↓

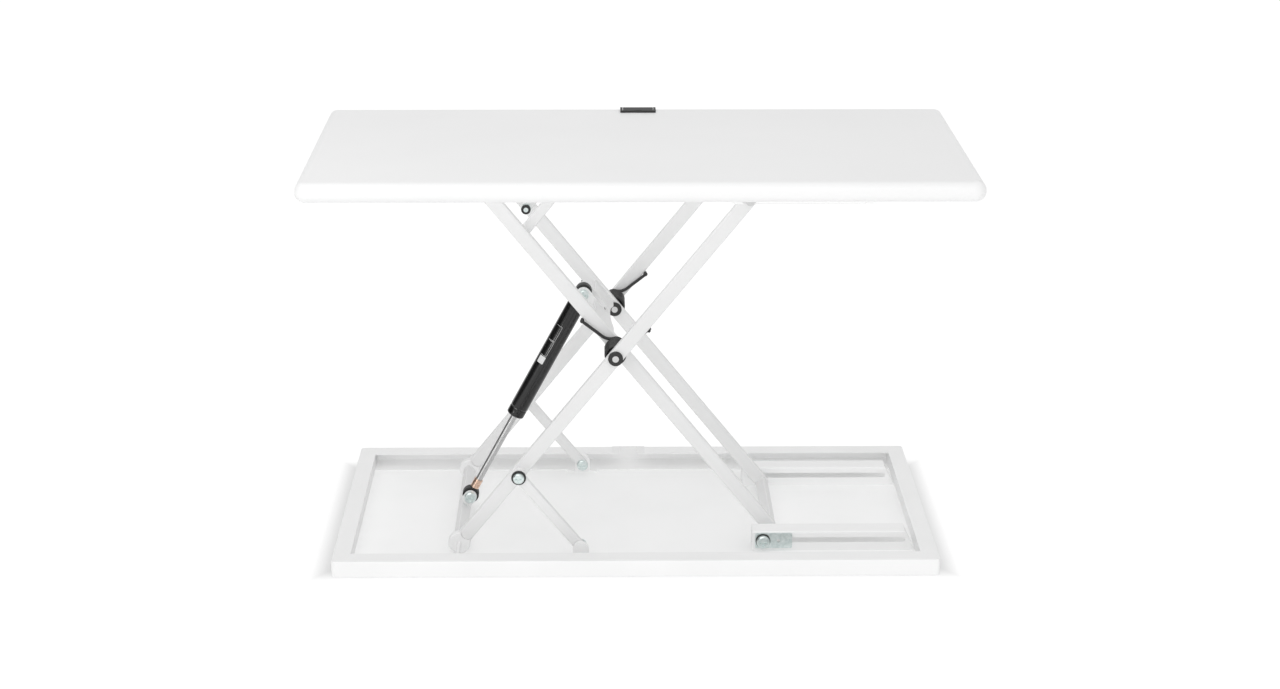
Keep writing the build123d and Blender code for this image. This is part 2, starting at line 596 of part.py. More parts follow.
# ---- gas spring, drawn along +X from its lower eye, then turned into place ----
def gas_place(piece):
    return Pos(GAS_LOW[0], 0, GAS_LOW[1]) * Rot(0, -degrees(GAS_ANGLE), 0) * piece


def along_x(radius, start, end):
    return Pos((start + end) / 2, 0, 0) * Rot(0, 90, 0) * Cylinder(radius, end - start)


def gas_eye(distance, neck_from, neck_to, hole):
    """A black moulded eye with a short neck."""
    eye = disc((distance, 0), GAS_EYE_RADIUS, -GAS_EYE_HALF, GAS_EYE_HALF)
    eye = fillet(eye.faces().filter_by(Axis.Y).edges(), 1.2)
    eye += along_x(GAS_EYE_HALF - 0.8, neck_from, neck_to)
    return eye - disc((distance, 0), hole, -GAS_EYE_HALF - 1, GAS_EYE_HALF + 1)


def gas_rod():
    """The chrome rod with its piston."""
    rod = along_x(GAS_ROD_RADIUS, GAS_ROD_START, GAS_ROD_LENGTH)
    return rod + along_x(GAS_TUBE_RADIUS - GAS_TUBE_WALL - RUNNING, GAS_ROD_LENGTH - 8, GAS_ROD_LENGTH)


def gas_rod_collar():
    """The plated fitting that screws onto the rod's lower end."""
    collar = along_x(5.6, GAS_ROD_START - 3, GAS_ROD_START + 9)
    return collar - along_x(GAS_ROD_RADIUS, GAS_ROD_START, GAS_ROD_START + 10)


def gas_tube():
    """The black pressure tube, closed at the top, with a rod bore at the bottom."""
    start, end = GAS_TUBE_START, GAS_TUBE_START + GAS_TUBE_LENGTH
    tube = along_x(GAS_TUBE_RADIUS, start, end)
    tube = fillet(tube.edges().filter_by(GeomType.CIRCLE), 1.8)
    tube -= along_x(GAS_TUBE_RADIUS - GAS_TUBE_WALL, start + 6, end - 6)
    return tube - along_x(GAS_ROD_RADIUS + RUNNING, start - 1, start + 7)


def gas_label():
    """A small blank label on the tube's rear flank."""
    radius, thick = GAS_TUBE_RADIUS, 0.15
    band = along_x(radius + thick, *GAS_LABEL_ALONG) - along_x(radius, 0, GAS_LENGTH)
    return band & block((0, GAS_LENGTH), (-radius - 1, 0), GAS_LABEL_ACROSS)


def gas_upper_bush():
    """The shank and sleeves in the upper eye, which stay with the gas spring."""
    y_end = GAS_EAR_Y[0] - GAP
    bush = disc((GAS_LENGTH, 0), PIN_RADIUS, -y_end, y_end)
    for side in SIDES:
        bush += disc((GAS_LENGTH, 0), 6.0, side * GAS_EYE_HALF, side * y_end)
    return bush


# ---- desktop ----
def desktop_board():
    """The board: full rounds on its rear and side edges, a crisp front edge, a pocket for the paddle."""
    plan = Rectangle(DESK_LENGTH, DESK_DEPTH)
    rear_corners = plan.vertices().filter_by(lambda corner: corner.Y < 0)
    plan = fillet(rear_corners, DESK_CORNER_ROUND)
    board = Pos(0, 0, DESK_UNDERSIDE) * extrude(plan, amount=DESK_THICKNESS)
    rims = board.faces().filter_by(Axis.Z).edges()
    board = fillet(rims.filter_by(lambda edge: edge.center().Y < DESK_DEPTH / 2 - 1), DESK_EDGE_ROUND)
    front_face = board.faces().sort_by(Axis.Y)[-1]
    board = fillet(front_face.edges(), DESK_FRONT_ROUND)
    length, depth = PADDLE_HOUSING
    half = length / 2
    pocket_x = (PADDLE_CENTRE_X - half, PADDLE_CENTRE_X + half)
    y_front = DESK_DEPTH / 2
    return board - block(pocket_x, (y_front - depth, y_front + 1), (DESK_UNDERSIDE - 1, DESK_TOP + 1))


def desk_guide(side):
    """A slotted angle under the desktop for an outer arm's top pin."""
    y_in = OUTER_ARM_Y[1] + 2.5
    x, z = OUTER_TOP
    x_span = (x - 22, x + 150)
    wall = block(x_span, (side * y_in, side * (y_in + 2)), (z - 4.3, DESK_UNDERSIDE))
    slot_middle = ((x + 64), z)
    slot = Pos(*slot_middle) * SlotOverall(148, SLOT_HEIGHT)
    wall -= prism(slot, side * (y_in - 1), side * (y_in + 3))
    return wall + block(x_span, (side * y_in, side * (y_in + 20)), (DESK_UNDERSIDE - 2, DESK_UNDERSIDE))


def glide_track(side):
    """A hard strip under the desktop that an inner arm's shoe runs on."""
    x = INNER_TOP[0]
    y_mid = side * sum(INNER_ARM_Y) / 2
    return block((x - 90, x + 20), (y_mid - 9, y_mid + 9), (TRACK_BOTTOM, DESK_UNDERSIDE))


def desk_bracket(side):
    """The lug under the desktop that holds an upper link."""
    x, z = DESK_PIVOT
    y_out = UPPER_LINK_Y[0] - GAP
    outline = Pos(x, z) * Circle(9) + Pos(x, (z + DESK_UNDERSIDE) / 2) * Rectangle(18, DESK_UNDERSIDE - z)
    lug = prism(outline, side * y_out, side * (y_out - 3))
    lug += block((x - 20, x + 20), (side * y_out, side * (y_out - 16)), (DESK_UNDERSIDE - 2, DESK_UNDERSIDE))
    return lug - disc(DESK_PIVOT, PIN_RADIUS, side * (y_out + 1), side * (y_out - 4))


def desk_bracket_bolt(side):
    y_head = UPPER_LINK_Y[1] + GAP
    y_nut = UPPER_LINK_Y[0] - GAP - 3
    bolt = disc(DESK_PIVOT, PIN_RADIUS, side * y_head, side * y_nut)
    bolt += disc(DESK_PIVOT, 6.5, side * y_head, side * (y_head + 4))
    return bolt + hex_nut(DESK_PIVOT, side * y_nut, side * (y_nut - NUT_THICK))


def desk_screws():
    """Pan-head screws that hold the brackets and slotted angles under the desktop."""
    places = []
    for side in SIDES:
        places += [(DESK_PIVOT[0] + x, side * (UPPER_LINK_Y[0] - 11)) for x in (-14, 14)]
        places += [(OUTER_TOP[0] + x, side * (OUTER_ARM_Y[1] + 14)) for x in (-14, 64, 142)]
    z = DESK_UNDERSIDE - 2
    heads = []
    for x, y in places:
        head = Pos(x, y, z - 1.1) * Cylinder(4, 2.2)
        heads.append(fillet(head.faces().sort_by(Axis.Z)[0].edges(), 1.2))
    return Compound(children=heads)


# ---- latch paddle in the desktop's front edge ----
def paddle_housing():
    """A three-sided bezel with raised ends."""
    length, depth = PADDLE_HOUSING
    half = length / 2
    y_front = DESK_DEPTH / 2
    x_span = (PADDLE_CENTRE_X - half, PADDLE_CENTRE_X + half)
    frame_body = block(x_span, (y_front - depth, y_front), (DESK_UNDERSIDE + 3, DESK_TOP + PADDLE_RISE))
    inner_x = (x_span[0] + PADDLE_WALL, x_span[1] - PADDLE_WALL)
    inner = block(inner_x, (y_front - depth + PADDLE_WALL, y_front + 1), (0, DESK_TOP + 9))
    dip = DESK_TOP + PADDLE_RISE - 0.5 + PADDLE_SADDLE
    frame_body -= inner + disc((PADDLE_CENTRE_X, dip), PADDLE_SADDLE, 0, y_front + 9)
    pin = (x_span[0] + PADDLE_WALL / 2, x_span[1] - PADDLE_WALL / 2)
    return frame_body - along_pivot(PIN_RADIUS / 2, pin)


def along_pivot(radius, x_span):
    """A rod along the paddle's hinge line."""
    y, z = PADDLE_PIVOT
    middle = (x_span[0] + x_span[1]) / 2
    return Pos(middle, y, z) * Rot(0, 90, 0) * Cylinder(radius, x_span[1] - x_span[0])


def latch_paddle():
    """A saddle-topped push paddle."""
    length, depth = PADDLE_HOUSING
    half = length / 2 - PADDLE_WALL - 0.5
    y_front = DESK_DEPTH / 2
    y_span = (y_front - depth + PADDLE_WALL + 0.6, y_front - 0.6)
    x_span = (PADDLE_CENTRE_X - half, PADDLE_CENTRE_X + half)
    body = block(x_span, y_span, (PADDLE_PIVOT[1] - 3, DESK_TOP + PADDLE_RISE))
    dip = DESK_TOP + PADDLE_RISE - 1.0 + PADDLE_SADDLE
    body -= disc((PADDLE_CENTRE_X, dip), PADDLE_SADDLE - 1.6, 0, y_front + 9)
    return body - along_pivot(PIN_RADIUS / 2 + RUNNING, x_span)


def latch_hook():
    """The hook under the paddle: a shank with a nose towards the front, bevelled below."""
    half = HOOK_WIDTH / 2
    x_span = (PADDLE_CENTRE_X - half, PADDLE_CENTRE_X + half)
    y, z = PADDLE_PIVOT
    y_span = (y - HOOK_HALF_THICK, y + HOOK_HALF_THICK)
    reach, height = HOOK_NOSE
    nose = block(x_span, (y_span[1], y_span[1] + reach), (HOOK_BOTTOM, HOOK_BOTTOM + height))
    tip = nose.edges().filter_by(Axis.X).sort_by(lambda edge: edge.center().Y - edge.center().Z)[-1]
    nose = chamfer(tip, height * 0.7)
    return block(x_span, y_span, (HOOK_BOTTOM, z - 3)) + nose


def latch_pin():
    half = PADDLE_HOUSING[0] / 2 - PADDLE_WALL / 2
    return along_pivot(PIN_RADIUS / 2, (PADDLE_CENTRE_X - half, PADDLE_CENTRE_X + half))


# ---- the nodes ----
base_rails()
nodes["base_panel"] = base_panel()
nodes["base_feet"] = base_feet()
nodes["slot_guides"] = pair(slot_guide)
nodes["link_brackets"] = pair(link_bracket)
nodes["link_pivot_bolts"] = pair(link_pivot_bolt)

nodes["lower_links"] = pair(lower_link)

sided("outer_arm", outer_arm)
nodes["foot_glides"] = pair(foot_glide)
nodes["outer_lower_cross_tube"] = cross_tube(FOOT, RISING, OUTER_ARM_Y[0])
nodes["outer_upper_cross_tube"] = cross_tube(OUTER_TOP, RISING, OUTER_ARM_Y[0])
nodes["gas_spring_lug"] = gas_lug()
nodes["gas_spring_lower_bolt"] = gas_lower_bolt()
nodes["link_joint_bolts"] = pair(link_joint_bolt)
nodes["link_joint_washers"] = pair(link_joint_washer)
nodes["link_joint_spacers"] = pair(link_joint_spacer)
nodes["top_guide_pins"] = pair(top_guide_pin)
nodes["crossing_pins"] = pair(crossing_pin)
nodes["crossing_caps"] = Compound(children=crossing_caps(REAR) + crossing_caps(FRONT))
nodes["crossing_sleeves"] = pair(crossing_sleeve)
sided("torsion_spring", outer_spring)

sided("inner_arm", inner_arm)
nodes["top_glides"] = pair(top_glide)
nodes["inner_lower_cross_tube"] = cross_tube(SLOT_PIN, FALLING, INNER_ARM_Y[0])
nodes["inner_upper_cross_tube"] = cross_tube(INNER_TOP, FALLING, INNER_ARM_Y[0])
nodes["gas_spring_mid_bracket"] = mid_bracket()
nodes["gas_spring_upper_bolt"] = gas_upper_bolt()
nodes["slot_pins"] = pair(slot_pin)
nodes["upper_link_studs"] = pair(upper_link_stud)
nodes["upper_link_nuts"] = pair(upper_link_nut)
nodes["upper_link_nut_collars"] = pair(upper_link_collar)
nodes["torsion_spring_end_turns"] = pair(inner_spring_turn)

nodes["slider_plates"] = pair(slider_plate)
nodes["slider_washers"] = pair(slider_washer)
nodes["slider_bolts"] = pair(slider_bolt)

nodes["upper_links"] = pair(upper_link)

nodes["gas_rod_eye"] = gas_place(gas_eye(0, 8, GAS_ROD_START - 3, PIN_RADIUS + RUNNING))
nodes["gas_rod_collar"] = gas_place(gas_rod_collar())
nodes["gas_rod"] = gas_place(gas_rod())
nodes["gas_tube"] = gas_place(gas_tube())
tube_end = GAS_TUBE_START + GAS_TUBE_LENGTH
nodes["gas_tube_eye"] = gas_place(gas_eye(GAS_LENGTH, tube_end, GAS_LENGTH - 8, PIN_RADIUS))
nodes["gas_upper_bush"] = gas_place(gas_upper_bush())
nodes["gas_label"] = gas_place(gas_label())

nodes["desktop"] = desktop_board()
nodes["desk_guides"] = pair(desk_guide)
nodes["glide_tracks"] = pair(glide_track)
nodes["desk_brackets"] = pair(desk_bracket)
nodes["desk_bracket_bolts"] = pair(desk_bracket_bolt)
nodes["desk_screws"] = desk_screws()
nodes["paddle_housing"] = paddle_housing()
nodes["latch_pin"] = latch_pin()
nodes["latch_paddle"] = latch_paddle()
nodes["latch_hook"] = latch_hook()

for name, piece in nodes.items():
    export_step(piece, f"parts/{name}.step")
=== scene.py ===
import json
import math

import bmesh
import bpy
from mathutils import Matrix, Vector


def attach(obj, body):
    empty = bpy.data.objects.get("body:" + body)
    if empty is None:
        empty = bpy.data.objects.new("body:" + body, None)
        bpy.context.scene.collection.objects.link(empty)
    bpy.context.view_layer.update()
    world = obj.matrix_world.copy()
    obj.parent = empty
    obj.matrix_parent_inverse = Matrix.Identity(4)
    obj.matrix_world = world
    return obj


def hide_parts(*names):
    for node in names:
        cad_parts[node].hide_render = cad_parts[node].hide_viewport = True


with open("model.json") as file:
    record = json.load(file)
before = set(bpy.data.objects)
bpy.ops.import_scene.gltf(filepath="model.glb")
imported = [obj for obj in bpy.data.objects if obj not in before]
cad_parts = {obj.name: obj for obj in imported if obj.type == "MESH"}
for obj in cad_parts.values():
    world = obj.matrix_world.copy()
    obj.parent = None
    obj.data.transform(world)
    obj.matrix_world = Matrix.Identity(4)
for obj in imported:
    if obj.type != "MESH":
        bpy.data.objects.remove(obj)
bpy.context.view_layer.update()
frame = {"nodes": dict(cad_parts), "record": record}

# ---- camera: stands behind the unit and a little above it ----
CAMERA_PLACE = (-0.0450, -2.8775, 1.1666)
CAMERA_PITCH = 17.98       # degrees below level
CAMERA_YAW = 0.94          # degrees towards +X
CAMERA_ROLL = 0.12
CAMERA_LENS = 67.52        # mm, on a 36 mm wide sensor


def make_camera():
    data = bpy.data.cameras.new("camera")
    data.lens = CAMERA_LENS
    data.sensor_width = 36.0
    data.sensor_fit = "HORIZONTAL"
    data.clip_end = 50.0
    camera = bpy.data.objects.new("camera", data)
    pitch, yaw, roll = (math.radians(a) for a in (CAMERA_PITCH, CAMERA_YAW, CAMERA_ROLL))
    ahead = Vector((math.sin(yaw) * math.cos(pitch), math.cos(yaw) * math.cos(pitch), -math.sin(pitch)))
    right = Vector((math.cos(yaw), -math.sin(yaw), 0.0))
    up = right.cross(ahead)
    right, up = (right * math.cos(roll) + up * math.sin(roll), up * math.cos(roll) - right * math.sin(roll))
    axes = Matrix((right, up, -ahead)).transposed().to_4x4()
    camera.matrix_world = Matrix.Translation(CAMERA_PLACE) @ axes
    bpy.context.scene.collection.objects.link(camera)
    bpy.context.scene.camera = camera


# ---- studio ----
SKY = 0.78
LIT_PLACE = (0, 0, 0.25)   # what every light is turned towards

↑

[What needs to be done] Of the lines above, how many contain the word "context"? Provide the number and nothing else.

[Correct result] 5